COLLECTED MATERIAL:
___

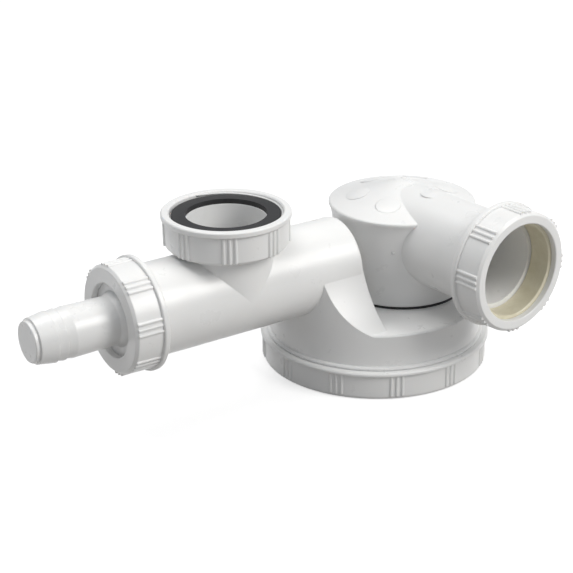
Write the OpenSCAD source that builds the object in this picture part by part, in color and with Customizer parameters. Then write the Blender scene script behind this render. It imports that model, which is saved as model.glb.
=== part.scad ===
// Low-profile sink trap in white polypropylene: a shallow round bowl with a screwed base cap,
// a side inlet arm with a tee branch for the sink waste and a hose tail for an appliance,
// and an outlet drum that swivels on the bowl.
// Origin: bowl axis, at the underside of the base cap. +Z is up, and the inlet arm lies along -X.

/* [Inlet arm] */
// Outer diameter of the arm and of its branch
arm_od = 40; // [36:0.5:44]
// Wall of the arm and of its branch
arm_wall = 2.8; // [2:0.1:4]
// Height of the arm's axis
arm_z = 50.5; // [48:0.5:60]
// From the bowl axis to the branch axis
branch_x = 79; // [76:0.5:100]
// From the branch axis to the hose end of the arm
arm_reach = 50; // [44:0.5:70]
// From the bowl axis to the arm's closed end
arm_end_x = 21.1; // [20:0.1:30]
// Radius of the hollow cove beside the arm
cove_r = 48.5; // [40:0.5:60]
// Rise of the cove's centre above the arm's axis
cove_rise = 18.5; // [12:0.5:24]
// Height of the branch from the arm's axis to its top flange
branch_h = 32.6; // [30:0.2:45]
// How far the branch's top flange stands out
flange_out = 3; // [2:0.1:3.5]
// Thickness of the branch's top flange
flange_t = 2.8; // [2:0.1:4]

/* [Bowl] */
// Outer diameter of the bowl's wall at its foot
bowl_od = 97.2; // [92:0.2:110]
// Wall of the bowl
bowl_wall = 2.8; // [2:0.1:4]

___

SHORT TASK: Restate the listing above word for word.

RESPONSE BELOW:
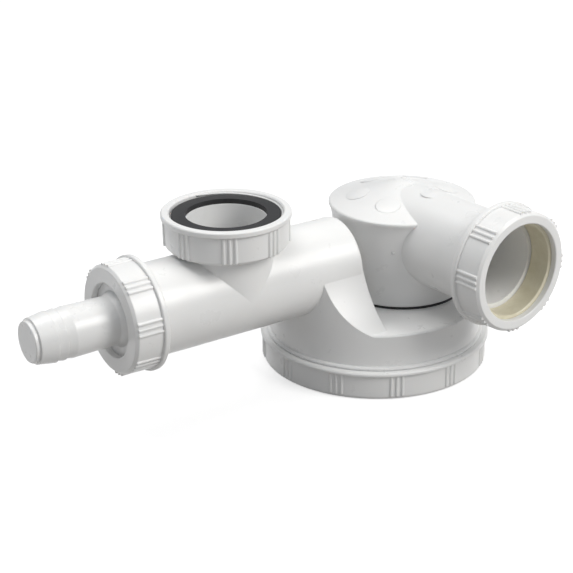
Write the OpenSCAD source that builds the object in this picture part by part, in color and with Customizer parameters. Then write the Blender scene script behind this render. It imports that model, which is saved as model.glb.
=== part.scad ===
// Low-profile sink trap in white polypropylene: a shallow round bowl with a screwed base cap,
// a side inlet arm with a tee branch for the sink waste and a hose tail for an appliance,
// and an outlet drum that swivels on the bowl.
// Origin: bowl axis, at the underside of the base cap. +Z is up, and the inlet arm lies along -X.

/* [Inlet arm] */
// Outer diameter of the arm and of its branch
arm_od = 40; // [36:0.5:44]
// Wall of the arm and of its branch
arm_wall = 2.8; // [2:0.1:4]
// Height of the arm's axis
arm_z = 50.5; // [48:0.5:60]
// From the bowl axis to the branch axis
branch_x = 79; // [76:0.5:100]
// From the branch axis to the hose end of the arm
arm_reach = 50; // [44:0.5:70]
// From the bowl axis to the arm's closed end
arm_end_x = 21.1; // [20:0.1:30]
// Radius of the hollow cove beside the arm
cove_r = 48.5; // [40:0.5:60]
// Rise of the cove's centre above the arm's axis
cove_rise = 18.5; // [12:0.5:24]
// Height of the branch from the arm's axis to its top flange
branch_h = 32.6; // [30:0.2:45]
// How far the branch's top flange stands out
flange_out = 3; // [2:0.1:3.5]
// Thickness of the branch's top flange
flange_t = 2.8; // [2:0.1:4]

/* [Bowl] */
// Outer diameter of the bowl's wall at its foot
bowl_od = 97.2; // [92:0.2:110]
// Wall of the bowl
bowl_wall = 2.8; // [2:0.1:4]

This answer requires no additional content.